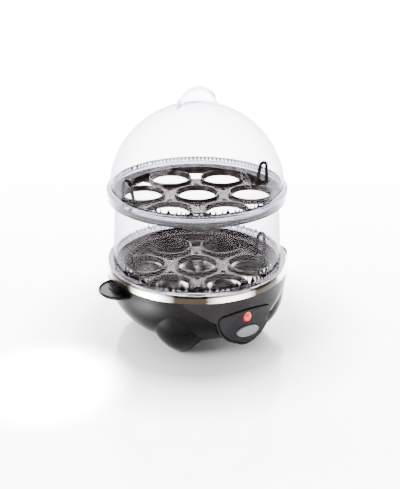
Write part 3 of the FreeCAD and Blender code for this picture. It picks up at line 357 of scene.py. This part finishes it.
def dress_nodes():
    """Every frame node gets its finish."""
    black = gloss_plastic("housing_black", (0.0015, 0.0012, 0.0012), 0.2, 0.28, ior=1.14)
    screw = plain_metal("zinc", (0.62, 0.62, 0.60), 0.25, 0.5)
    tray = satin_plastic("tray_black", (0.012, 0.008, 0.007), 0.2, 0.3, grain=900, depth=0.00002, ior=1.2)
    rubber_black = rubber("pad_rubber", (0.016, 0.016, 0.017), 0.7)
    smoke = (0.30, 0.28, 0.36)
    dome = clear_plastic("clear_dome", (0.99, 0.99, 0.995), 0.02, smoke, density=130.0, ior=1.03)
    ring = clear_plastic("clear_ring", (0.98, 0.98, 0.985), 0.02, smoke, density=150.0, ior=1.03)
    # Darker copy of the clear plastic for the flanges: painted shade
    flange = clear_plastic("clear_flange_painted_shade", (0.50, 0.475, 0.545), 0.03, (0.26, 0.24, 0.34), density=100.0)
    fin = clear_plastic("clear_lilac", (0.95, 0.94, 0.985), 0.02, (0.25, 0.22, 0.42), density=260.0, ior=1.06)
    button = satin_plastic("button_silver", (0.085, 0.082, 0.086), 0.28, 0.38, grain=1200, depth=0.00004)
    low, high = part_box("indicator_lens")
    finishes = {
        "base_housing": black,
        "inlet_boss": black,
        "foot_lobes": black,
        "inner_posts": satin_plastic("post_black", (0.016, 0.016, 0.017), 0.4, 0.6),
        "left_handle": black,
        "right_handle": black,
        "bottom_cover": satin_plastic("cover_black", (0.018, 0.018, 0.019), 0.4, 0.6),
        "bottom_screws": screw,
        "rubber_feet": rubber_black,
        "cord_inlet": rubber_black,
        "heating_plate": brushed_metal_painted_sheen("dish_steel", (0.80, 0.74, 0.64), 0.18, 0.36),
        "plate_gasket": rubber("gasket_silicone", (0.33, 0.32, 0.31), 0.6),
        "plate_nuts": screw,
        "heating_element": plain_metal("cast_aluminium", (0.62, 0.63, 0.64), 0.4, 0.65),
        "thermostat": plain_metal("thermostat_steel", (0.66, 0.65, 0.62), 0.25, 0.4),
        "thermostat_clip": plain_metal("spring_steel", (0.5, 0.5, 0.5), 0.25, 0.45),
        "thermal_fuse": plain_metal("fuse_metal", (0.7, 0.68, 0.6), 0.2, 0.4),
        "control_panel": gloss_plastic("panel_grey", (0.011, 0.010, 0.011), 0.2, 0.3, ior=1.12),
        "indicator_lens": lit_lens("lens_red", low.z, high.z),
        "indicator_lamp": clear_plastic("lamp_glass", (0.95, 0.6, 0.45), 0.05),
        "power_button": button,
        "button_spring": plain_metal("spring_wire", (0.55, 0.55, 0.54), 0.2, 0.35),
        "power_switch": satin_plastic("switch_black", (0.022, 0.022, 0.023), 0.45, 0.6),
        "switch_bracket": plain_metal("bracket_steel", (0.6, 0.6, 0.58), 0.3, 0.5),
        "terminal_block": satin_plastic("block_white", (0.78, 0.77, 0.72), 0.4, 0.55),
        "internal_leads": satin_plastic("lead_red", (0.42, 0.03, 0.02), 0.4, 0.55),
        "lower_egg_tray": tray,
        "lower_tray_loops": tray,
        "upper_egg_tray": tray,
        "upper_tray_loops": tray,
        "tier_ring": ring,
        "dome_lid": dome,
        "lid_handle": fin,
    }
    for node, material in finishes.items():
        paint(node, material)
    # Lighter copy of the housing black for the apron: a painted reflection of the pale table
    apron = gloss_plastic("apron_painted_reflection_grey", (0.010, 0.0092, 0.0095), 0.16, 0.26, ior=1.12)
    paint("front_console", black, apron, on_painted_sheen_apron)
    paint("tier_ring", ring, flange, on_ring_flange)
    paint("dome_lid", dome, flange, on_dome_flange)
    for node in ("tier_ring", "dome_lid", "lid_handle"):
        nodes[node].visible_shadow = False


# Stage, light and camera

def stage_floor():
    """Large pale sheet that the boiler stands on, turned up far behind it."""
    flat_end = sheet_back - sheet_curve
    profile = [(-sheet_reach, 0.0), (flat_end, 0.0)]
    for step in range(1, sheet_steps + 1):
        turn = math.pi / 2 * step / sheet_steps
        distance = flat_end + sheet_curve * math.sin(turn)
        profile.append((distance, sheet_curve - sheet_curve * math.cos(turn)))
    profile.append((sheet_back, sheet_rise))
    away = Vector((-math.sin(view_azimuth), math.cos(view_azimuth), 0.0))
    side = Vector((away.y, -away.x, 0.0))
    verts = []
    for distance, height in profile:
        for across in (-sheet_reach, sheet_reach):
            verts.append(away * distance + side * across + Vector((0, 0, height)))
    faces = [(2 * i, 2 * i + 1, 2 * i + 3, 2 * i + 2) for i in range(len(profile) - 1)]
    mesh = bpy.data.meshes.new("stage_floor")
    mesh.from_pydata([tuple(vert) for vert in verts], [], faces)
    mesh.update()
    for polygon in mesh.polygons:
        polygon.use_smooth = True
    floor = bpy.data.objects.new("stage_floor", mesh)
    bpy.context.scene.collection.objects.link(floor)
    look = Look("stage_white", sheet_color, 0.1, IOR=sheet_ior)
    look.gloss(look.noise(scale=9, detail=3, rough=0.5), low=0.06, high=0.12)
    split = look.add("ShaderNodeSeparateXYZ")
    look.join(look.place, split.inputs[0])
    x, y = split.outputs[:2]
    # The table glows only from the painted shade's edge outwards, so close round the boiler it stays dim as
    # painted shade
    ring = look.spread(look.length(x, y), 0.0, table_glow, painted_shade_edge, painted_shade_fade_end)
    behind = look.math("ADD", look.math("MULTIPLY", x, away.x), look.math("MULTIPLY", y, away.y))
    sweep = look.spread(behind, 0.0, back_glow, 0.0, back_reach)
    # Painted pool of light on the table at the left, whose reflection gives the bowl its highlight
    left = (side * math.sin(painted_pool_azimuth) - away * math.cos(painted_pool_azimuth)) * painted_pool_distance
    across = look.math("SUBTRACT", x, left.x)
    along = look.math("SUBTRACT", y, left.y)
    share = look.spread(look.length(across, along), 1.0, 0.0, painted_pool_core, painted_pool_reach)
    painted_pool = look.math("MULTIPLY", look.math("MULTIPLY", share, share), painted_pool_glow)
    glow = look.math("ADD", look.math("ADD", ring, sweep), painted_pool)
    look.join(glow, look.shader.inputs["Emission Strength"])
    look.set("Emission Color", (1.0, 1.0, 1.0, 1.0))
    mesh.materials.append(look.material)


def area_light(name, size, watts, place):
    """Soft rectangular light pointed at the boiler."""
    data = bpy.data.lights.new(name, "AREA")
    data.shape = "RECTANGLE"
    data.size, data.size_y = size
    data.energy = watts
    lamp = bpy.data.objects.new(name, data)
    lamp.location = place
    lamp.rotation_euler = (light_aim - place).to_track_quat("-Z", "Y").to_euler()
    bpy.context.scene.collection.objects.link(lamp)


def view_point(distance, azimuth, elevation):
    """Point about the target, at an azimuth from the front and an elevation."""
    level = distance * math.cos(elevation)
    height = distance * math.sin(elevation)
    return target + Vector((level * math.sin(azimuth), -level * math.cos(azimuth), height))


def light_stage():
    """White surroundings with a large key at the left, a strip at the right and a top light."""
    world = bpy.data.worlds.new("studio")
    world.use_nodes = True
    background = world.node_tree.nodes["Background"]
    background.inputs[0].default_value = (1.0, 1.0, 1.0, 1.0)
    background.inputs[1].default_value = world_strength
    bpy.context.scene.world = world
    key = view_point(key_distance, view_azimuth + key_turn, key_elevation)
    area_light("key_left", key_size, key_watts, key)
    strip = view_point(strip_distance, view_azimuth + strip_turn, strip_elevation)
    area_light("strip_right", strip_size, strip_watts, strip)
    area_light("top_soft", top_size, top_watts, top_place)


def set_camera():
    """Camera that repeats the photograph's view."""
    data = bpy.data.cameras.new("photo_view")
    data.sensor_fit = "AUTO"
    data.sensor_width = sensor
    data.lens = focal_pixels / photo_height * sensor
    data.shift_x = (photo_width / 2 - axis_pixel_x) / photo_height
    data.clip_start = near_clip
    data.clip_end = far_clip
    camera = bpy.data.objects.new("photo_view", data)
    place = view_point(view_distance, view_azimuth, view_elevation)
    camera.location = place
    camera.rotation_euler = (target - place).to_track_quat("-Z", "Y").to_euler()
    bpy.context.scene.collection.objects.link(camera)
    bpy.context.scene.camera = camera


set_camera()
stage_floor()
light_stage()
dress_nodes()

→ Challenge: Pull out every line above that holds the word "finishes".

→ Exercise answer:
Write part 3 of the FreeCAD and Blender code for this picture. It picks up at line 357 of scene.py. This part finishes it.
    finishes = {
    for node, material in finishes.items():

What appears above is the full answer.